* SHORT EXERCISE
Copy each line of the material below that includes the string "names".

* THE DATA
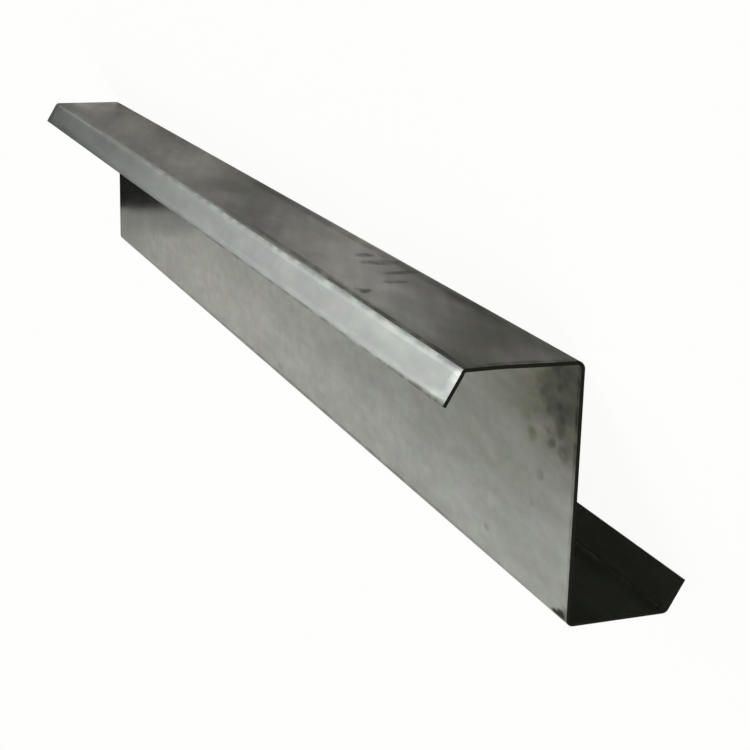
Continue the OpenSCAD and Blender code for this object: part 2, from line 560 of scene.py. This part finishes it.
FLOOR_HALF = 150.0
STUDIO_WHITE = "#fefefc"
SHADOW_SHARE = 0.04                   # how much of the floor's own shading the picture keeps
OPEN_FROM, OPEN_TO = 0.8, 3.0         # metres out over which reflections of the floor turn plain white
WHITE_CLOSE_BY = 0.03                 # share of plain white in reflections nearer than that
DOME_FILL = 0.55                      # light that the white surroundings give matt surfaces

floor_corners = [(-FLOOR_HALF, -FLOOR_HALF, 0), (FLOOR_HALF, -FLOOR_HALF, 0),
                 (FLOOR_HALF, FLOOR_HALF, 0), (-FLOOR_HALF, FLOOR_HALF, 0)]
floor_mesh = bpy.data.meshes.new("studio_floor")
floor_mesh.from_pydata(floor_corners, [], [(0, 1, 2, 3)])
floor = bpy.data.objects.new("studio_floor", floor_mesh)
bpy.context.scene.collection.objects.link(floor)


def studio_floor():
    """Matt white studio board, near white with a pale shadow to the eye, and white in reflections.

    Close to the purlin reflections keep the board's real shading, and far off they see plain white.
    """
    material, tree = new_material("white_studio_board")
    rays = node(tree, "ShaderNodeLightPath").outputs
    place = node(tree, "ShaderNodeTexCoord").outputs["Object"]
    away = node(tree, "ShaderNodeVectorMath", {0: place}, operation="LENGTH").outputs["Value"]
    open_floor = node(tree, "ShaderNodeMapRange", {
        "Value": away, "From Min": OPEN_FROM, "From Max": OPEN_TO, "To Min": WHITE_CLOSE_BY})
    mirrored = node(tree, "ShaderNodeMath", {
        0: rays["Is Glossy Ray"], 1: rays["Is Transmission Ray"]}, operation="MAXIMUM")
    mirrored = node(tree, "ShaderNodeMath", {0: mirrored, 1: open_floor}, operation="MULTIPLY")
    lifted = node(tree, "ShaderNodeMath", {
        0: rays["Is Camera Ray"], 1: 1 - SHADOW_SHARE, 2: mirrored}, operation="MULTIPLY_ADD")
    matt = node(tree, "ShaderNodeBsdfDiffuse", {"Color": srgb(STUDIO_WHITE)})
    white = node(tree, "ShaderNodeEmission", {"Color": srgb(STUDIO_WHITE), "Strength": 1.0})
    board = node(tree, "ShaderNodeMixShader", {0: lifted, 1: matt, 2: white})
    node(tree, "ShaderNodeOutputMaterial", {"Surface": board})
    return material


floor_mesh.materials.append(studio_floor())

# The dome is plain white to the eye and in reflections, and dimmer where it lights matt surfaces.
world = bpy.data.worlds.new("white_dome")
bpy.context.scene.world = world
world.use_nodes = True
dome = world.node_tree
dome.nodes.clear()
rays = node(dome, "ShaderNodeLightPath").outputs
seen = node(dome, "ShaderNodeMath", {0: rays["Is Camera Ray"], 1: rays["Is Glossy Ray"]},
            operation="ADD")
seen = node(dome, "ShaderNodeMath", {0: seen, 1: rays["Is Transmission Ray"]},
            operation="ADD", use_clamp=True)
strength = node(dome, "ShaderNodeMapRange", {"Value": seen, "To Min": DOME_FILL, "To Max": 1.0})
white = node(dome, "ShaderNodeBackground", {"Color": srgb(STUDIO_WHITE), "Strength": strength})
node(dome, "ShaderNodeOutputWorld", {"Surface": white})


def soft_sun(name, azimuth, height, width, strength):
    """Hangs up a broad even lamp, width degrees across.

    From the purlin it is seen azimuth degrees to the right of the far end and height degrees up.
    """
    lamp = bpy.data.lights.new(name, "SUN")
    lamp.angle = math.radians(width)
    lamp.energy = strength
    hung = bpy.data.objects.new(name, lamp)
    bpy.context.scene.collection.objects.link(hung)
    turn = math.radians(azimuth)
    rise = math.radians(height)
    toward = Vector((math.sin(turn) * math.cos(rise), math.cos(turn) * math.cos(rise), math.sin(rise)))
    hung.rotation_euler = toward.to_track_quat("Z", "Y").to_euler()


soft_sun("broad_lamp", azimuth=38, height=27, width=36, strength=0.6)
soft_sun("top_lamp", azimuth=-60, height=70, width=60, strength=1.1)

# A matt black card stands aslant beyond the far end, and only reflections show it. It darkens what the
# far end of the lip mirrors, and the bright skin of the web shows its foot as a dark wedge under the
# flange. In millimetres, it runs between two places out from the web's middle on the hollow side, and
# at the web's middle it would stand so far beyond the far end. From there its slope brings it nearer.
CARD_FROM, CARD_TO = 5, 380
CARD_HEIGHT = 190
CARD_BEYOND = 188
CARD_SLOPE = 0.59


def card_corner(out, height):
    """A corner of the card: so far out from the web's middle, and so far above the web's foot."""
    beyond = CARD_BEYOND - CARD_SLOPE * out
    return (web_middle + out * MM * web_side + (height * MM - WEB_DEPTH / 2) * flange_up
            + Vector((0, far_end + beyond * MM, 0)))


card_corners = [card_corner(CARD_FROM, 0), card_corner(CARD_TO, 0),
                card_corner(CARD_TO, CARD_HEIGHT), card_corner(CARD_FROM, CARD_HEIGHT)]
card_mesh = bpy.data.meshes.new("black_card")
card_mesh.from_pydata(card_corners, [], [(0, 1, 2, 3)])
card = bpy.data.objects.new("black_card", card_mesh)
bpy.context.scene.collection.objects.link(card)
black, tree = new_material("black_card")
matt = node(tree, "ShaderNodeBsdfDiffuse", {"Color": srgb("#202020")})
node(tree, "ShaderNodeOutputMaterial", {"Surface": matt})
card_mesh.materials.append(black)
card.visible_camera = False
card.visible_diffuse = False
card.visible_shadow = False

# ---------------------------------------------------------------------------------------------
# Camera
# It stands before the near end, out from the web's hollow side and above its middle, and is rolled
# over with the web, so that the section stands upright in the picture.
# ---------------------------------------------------------------------------------------------

CAMERA_OUT, CAMERA_ABOVE, CAMERA_BEFORE = 386.0 * MM, 291.6 * MM, 708.8 * MM
AIM_BELOW, AIM_BEYOND = 14.1 * MM, 276.7 * MM
LEAN = math.radians(-1.48)            # roll about the line of sight, on top of the web's own lean

camera_data = bpy.data.cameras.new("camera")
camera_data.sensor_width = 36
camera_data.lens = 82.47
camera = bpy.data.objects.new("camera", camera_data)
bpy.context.scene.collection.objects.link(camera)
bpy.context.scene.camera = camera

position = (web_middle + CAMERA_OUT * web_side + CAMERA_ABOVE * flange_up
            + Vector((0, near_end - CAMERA_BEFORE, 0)))
target = web_middle - AIM_BELOW * flange_up + Vector((0, near_end + AIM_BEYOND, 0))
forward = (target - position).normalized()
level = forward.cross(flange_up).normalized()
upright = level.cross(forward)
above = upright * math.cos(LEAN) + level * math.sin(LEAN)
right = level * math.cos(LEAN) - upright * math.sin(LEAN)
camera.matrix_world = Matrix((right, above, -forward)).transposed().to_4x4()
camera.location = position

bpy.context.scene.view_settings.view_transform = "Standard"
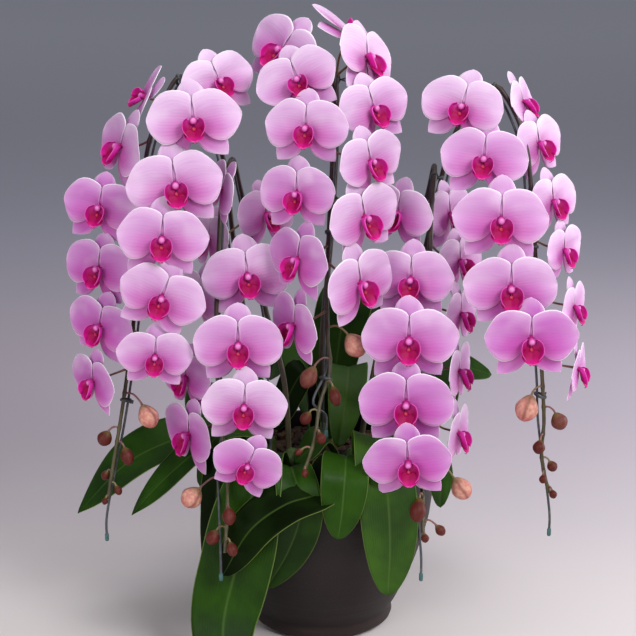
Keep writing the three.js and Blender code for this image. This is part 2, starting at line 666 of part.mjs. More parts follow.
const rooms = [];
for (const plant of SPIKES) {
  const stub = crown(plant, 0).subtract(stemRod(plant, GAP));
  place(`crown_${plant.name}`, mainBody(stub), CROWN_GREEN);
  place(`spike_${plant.name}`, spike(plant), PETAL);
  place(`stake_${plant.name}`, stake(plant), WIRE);
  rooms.push(crown(plant, GAP), stemRod(plant, 2 * GAP), stakeRod(plant, 2 * GAP));
}

// Leaves are tucked round the crowns, stems and stakes, and under the leaves before them.
LEAVES.forEach((item, i) => {
  const whole = leaf(item, 0);
  const near = rooms.filter((room) => !room.intersect(whole).isEmpty());
  const name = `leaf_${String(i + 1).padStart(2, "0")}`;
  place(name, mainBody(near.reduce((rest, room) => rest.subtract(room), whole)), LEAF);
  rooms.push(leaf(item, GAP));
});

export default orchid;
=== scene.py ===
# %% [markdown]
# # A potted moth orchid
# Five orchid plants share one dark ceramic pot. Each plant has broad leathery leaves at its
# foot and one tall flower spike, tied to a wire, that arches over and hangs forward under two
# rows of pink blooms. The plain solids of the model give every place and size. This script
# dresses them: it replaces stems, blooms and leaves with finer pieces that keep their form,
# and gives everything a finish of its own.

import math
import random

import bpy
import numpy as np
from mathutils import Matrix, Vector


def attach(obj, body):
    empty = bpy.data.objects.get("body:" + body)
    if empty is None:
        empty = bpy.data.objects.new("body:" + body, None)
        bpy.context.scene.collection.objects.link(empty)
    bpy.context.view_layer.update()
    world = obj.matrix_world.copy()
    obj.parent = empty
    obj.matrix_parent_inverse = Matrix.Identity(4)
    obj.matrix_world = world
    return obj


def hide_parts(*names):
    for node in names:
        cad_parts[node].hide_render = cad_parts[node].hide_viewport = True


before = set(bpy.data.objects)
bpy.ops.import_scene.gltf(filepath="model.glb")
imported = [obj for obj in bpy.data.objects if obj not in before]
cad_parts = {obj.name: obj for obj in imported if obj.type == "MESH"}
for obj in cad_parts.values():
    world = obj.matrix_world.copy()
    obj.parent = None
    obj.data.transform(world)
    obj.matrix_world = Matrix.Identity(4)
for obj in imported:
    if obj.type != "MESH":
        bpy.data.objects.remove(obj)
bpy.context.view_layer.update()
random.seed(11)
print("nodes in the frame:", len(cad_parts))

# %% [markdown]
# ## Reading places from the view
# The flowers of a real plant follow no formula, so each one is placed by the pixel where its
# middle is seen and by its depth. One small function turns the pair into a point: it follows
# the sight line of the pixel until it reaches that depth. The camera at the end of the script
# stands at the same eye.

# %% Millimetres, the eye and its sight lines
MM = 0.001
EYE = Vector((-5, -2058, 959))
PITCH = math.radians(15.6)
FOCAL_PX = 1775
MIDDLE_PX = 318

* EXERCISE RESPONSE
def hide_parts(*names):
    for node in names:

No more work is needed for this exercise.